◆ Aim:
The lines to be extracted run from the start of the listing through the line containing "them to it."; copy them exactly and nothing else.

++++++++++

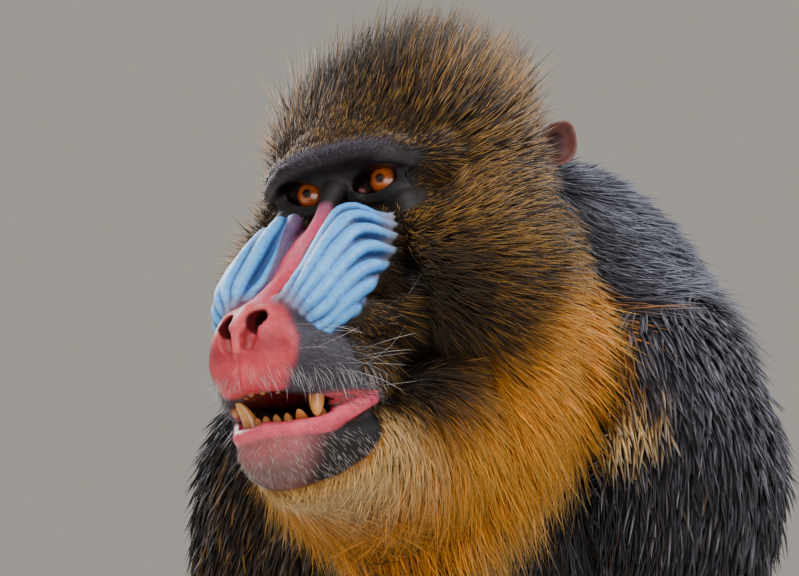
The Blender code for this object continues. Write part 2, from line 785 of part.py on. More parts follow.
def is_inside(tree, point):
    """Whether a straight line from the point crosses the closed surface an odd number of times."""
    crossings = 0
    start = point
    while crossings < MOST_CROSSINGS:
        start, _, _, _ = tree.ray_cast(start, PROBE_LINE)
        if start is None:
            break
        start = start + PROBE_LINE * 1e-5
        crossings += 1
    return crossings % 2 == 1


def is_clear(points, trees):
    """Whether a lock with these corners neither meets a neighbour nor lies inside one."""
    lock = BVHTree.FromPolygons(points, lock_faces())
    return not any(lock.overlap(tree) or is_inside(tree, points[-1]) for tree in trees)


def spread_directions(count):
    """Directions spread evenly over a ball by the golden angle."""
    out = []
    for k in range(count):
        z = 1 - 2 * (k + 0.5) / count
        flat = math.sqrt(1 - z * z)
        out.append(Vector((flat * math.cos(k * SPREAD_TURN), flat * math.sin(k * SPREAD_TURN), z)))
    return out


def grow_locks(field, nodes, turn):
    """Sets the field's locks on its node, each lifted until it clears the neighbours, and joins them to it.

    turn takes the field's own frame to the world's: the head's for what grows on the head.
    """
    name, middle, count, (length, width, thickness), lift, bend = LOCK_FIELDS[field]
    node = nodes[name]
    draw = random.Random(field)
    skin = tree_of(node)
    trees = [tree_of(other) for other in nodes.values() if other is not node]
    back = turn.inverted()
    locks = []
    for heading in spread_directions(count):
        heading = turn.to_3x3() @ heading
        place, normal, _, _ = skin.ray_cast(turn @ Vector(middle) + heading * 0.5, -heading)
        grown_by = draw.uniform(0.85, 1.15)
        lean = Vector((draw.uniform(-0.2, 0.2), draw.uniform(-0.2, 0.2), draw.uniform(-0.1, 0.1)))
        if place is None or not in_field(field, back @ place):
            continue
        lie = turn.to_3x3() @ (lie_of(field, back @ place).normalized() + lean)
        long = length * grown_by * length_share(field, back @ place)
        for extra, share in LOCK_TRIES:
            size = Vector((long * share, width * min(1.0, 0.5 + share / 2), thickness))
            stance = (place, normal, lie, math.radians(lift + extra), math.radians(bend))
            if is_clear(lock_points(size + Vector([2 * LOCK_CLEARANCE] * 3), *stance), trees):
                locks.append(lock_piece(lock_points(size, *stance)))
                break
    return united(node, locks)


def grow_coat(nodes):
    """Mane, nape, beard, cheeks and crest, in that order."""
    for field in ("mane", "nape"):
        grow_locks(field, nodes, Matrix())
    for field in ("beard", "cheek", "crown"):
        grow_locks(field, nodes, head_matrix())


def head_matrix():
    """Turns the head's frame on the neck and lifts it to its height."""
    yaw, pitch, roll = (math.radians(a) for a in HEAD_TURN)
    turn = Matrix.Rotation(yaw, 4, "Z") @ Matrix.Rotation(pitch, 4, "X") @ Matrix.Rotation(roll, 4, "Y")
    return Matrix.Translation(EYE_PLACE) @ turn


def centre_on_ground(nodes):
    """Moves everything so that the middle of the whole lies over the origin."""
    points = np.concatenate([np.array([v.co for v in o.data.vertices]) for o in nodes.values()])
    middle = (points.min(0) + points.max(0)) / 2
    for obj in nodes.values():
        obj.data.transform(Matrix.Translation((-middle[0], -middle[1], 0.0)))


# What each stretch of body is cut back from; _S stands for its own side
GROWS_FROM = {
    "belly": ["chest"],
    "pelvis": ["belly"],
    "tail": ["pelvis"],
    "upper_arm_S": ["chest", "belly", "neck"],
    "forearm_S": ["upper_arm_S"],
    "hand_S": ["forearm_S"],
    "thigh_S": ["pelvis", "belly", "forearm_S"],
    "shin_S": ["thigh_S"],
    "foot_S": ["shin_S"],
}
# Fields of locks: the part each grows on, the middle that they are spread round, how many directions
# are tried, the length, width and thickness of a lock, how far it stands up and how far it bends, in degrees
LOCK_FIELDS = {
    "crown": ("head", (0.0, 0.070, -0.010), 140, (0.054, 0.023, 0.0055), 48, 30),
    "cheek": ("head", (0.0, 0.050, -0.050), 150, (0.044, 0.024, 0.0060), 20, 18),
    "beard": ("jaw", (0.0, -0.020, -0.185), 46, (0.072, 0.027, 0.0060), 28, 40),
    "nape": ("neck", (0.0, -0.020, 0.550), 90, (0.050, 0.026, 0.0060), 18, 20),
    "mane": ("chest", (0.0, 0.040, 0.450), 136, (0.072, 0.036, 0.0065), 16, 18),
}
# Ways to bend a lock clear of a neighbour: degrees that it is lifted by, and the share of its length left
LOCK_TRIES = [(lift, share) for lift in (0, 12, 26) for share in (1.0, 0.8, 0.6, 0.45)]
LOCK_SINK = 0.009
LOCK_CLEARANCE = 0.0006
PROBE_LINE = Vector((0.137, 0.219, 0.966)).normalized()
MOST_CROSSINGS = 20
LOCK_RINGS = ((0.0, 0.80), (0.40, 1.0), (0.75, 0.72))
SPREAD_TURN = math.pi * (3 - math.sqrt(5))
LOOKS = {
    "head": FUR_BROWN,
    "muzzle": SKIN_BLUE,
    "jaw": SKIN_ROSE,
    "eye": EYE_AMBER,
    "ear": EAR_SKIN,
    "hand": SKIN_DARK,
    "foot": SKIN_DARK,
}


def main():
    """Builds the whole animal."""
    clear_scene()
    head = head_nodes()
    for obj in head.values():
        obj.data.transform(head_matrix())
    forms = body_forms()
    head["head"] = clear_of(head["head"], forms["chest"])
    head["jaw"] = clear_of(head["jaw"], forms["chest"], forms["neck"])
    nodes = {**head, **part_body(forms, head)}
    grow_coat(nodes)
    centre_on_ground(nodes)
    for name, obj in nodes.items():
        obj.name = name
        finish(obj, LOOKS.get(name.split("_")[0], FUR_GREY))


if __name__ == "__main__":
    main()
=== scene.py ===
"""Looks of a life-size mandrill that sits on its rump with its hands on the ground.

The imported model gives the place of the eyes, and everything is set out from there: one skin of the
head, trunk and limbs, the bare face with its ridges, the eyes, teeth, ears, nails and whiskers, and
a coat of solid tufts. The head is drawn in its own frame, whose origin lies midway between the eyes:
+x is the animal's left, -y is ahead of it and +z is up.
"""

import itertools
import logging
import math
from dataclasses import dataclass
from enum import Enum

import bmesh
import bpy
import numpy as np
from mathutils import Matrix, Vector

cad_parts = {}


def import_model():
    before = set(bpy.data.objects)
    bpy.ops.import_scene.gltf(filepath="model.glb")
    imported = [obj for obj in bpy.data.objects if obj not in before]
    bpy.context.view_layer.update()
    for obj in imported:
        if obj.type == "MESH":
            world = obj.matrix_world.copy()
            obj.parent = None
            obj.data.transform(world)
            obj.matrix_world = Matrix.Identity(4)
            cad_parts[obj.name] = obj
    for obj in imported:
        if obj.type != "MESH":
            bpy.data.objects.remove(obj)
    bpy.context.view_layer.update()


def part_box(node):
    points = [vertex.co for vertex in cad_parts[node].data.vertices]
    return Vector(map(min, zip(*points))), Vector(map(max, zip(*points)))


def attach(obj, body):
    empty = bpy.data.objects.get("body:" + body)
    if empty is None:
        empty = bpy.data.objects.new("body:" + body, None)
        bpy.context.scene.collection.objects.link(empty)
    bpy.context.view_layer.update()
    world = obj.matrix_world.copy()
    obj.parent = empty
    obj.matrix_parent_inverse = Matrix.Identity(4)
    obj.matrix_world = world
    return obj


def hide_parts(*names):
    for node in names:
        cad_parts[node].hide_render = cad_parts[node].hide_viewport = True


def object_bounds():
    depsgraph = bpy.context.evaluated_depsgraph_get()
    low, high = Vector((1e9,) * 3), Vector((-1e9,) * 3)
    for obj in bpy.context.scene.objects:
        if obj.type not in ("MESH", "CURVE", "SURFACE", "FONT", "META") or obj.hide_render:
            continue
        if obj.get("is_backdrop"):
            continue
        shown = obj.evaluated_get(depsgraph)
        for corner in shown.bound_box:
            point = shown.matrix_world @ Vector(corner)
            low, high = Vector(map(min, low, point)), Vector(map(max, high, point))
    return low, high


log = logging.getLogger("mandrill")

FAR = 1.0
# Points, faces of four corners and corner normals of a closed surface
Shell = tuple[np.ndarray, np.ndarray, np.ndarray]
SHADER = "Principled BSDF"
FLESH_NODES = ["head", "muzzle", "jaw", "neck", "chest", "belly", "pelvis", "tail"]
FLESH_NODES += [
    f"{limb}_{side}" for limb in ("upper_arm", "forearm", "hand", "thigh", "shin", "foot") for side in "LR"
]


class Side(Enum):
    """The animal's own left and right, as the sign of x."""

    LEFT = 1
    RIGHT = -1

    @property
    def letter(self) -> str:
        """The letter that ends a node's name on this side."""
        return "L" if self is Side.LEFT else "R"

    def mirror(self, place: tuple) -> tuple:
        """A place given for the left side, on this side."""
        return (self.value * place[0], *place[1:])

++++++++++

◆ Solution for this exercise:
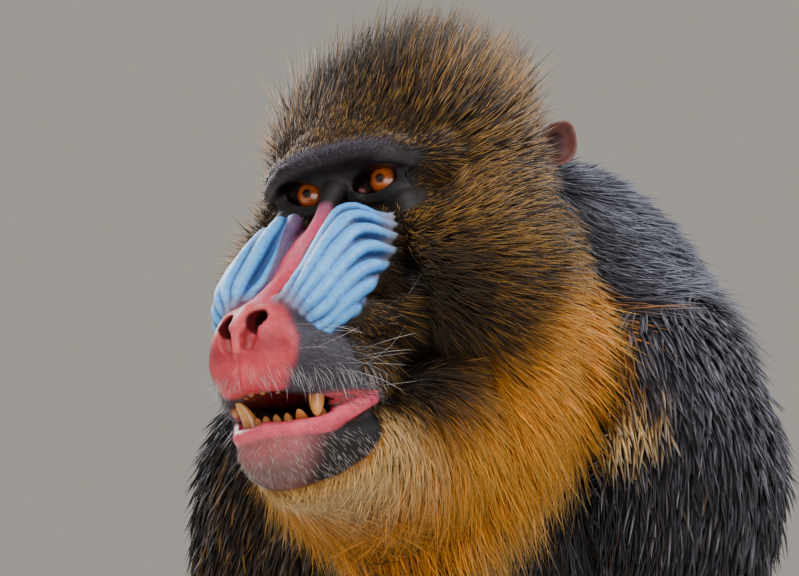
The Blender code for this object continues. Write part 2, from line 785 of part.py on. More parts follow.
def is_inside(tree, point):
    """Whether a straight line from the point crosses the closed surface an odd number of times."""
    crossings = 0
    start = point
    while crossings < MOST_CROSSINGS:
        start, _, _, _ = tree.ray_cast(start, PROBE_LINE)
        if start is None:
            break
        start = start + PROBE_LINE * 1e-5
        crossings += 1
    return crossings % 2 == 1


def is_clear(points, trees):
    """Whether a lock with these corners neither meets a neighbour nor lies inside one."""
    lock = BVHTree.FromPolygons(points, lock_faces())
    return not any(lock.overlap(tree) or is_inside(tree, points[-1]) for tree in trees)


def spread_directions(count):
    """Directions spread evenly over a ball by the golden angle."""
    out = []
    for k in range(count):
        z = 1 - 2 * (k + 0.5) / count
        flat = math.sqrt(1 - z * z)
        out.append(Vector((flat * math.cos(k * SPREAD_TURN), flat * math.sin(k * SPREAD_TURN), z)))
    return out


def grow_locks(field, nodes, turn):
    """Sets the field's locks on its node, each lifted until it clears the neighbours, and joins them to it.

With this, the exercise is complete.